Exercise details — Copy out exactly the lines from the start of the data to the line containing "return stand_at(o, at(BARREL_X, 0, BARREL_Z), 90". Include both.

Source material —

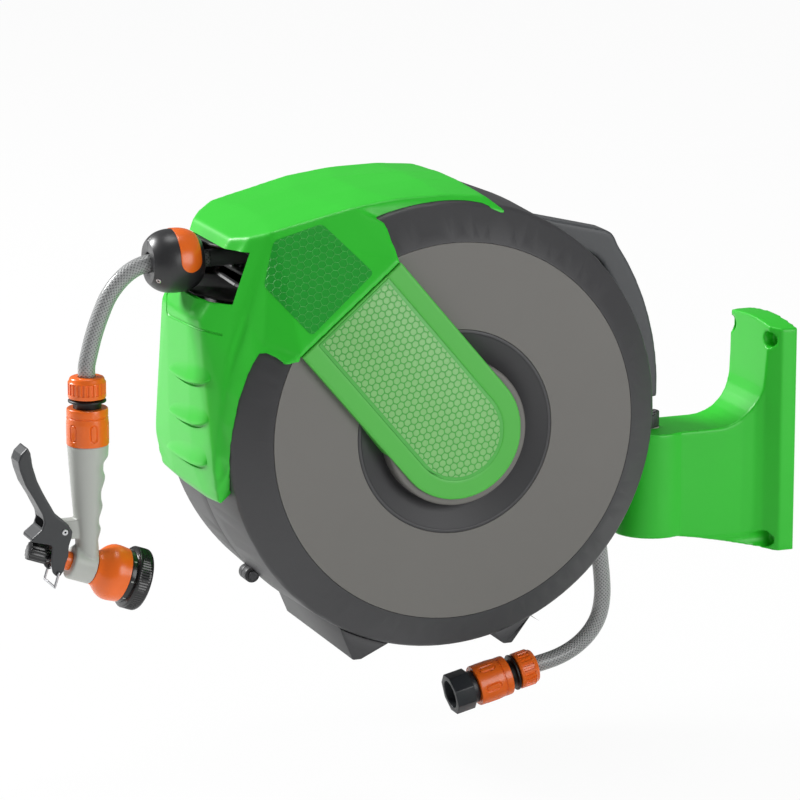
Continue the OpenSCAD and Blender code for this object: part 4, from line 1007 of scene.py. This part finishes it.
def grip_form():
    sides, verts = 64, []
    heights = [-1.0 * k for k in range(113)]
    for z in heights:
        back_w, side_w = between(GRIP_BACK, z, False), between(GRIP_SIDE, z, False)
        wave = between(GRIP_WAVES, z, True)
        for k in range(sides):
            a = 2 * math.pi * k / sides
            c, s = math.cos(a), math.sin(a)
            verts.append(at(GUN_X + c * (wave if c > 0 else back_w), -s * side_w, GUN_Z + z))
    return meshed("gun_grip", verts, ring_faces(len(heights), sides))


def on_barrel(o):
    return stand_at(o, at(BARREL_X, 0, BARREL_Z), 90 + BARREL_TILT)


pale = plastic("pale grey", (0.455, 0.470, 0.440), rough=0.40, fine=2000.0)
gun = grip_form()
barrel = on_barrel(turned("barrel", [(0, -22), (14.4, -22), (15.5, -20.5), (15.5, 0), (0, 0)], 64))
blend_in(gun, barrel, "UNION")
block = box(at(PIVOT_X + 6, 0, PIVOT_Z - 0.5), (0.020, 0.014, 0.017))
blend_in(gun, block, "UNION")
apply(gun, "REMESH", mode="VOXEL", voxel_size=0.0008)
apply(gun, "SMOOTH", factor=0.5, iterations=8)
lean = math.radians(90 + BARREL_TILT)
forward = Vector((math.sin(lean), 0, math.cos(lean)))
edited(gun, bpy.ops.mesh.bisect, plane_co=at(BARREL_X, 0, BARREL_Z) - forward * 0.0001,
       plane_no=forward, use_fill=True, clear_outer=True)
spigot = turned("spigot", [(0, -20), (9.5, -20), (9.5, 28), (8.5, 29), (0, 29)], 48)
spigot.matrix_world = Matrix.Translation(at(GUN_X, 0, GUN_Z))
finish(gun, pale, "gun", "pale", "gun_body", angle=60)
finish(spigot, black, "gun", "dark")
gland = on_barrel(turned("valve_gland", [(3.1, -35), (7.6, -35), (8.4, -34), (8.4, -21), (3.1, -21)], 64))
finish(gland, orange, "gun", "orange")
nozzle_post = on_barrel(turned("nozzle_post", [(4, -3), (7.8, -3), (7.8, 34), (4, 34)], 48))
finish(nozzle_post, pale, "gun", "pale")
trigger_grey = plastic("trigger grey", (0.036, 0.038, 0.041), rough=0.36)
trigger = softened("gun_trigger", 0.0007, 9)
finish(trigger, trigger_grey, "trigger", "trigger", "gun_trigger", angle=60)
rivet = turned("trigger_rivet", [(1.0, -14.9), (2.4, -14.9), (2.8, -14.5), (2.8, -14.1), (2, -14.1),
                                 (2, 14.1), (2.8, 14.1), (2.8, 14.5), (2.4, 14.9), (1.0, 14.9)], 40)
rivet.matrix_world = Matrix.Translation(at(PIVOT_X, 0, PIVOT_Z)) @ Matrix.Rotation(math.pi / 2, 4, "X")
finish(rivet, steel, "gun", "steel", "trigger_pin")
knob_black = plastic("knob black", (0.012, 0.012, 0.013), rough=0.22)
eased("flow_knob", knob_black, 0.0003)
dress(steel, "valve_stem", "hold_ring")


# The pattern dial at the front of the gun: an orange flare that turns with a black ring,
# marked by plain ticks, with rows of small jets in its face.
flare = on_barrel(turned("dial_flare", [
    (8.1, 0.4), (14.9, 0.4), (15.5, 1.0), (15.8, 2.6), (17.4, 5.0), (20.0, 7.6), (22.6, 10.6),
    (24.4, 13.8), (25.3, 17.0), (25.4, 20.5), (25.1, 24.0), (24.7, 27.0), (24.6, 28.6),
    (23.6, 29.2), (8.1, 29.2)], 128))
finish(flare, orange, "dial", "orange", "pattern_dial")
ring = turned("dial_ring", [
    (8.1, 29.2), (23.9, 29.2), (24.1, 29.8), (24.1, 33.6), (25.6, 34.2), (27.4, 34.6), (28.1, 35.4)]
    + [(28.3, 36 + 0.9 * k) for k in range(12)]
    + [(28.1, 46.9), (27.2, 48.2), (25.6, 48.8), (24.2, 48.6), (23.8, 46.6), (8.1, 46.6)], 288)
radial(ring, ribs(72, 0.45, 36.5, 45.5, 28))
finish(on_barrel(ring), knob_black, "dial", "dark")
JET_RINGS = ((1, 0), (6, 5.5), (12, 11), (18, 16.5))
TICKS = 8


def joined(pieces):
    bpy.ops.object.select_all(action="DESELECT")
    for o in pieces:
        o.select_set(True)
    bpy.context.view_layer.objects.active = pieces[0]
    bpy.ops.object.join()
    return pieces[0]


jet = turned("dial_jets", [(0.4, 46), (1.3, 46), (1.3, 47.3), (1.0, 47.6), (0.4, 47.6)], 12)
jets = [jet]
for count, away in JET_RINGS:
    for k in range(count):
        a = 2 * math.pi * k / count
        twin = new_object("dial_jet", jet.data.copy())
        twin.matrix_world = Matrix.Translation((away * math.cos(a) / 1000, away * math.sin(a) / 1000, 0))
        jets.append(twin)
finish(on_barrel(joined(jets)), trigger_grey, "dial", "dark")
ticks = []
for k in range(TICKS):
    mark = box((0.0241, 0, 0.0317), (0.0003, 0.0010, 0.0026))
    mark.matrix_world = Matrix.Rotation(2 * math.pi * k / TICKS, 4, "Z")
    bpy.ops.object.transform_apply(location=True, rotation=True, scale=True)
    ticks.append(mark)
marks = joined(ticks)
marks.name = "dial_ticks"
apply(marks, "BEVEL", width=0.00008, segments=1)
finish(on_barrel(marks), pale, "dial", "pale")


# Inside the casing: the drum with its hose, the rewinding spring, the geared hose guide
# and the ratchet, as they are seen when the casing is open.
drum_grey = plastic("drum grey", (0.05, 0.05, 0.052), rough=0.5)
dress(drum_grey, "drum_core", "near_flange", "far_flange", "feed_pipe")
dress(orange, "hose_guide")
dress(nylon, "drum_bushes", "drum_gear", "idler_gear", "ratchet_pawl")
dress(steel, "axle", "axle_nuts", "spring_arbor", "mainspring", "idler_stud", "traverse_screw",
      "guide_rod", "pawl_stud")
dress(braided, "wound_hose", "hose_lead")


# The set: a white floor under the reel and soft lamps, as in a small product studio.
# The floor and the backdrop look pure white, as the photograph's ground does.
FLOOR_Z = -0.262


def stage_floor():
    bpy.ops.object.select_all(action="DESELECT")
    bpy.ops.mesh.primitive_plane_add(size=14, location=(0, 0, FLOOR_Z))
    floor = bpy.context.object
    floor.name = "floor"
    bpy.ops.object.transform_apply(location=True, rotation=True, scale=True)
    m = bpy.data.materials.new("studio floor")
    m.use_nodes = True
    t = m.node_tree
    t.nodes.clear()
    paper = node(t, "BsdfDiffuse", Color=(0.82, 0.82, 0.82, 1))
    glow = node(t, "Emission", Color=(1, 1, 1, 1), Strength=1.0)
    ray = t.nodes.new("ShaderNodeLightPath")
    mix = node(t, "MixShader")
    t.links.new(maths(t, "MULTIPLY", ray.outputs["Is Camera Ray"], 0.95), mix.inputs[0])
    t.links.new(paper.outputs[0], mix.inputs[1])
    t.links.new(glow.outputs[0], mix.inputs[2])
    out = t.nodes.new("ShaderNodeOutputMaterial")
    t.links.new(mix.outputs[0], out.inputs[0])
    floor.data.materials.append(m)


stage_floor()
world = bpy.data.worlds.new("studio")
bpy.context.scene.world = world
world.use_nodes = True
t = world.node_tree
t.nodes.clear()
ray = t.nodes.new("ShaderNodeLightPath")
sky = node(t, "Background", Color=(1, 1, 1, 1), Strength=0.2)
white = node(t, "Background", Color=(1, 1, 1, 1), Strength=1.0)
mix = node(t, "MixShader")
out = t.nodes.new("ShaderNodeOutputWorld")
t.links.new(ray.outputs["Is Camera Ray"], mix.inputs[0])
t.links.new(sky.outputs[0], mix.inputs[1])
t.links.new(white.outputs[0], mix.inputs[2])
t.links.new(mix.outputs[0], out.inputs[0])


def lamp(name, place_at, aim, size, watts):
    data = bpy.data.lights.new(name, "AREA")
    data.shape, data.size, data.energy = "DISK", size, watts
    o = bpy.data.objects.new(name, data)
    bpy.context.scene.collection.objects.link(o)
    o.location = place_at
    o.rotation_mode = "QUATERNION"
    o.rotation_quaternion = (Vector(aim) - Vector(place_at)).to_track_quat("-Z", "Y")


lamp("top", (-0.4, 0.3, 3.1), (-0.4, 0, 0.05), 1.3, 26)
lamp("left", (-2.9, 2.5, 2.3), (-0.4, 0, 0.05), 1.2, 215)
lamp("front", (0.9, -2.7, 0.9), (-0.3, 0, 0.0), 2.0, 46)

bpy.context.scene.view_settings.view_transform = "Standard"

Problem solution —
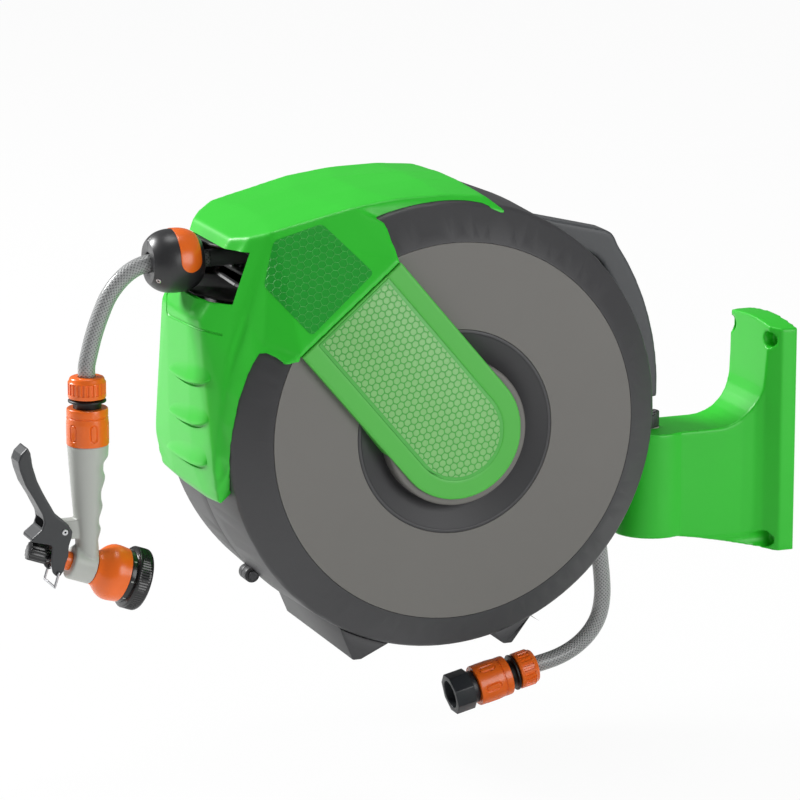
Continue the OpenSCAD and Blender code for this object: part 4, from line 1007 of scene.py. This part finishes it.
def grip_form():
    sides, verts = 64, []
    heights = [-1.0 * k for k in range(113)]
    for z in heights:
        back_w, side_w = between(GRIP_BACK, z, False), between(GRIP_SIDE, z, False)
        wave = between(GRIP_WAVES, z, True)
        for k in range(sides):
            a = 2 * math.pi * k / sides
            c, s = math.cos(a), math.sin(a)
            verts.append(at(GUN_X + c * (wave if c > 0 else back_w), -s * side_w, GUN_Z + z))
    return meshed("gun_grip", verts, ring_faces(len(heights), sides))


def on_barrel(o):
    return stand_at(o, at(BARREL_X, 0, BARREL_Z), 90 + BARREL_TILT)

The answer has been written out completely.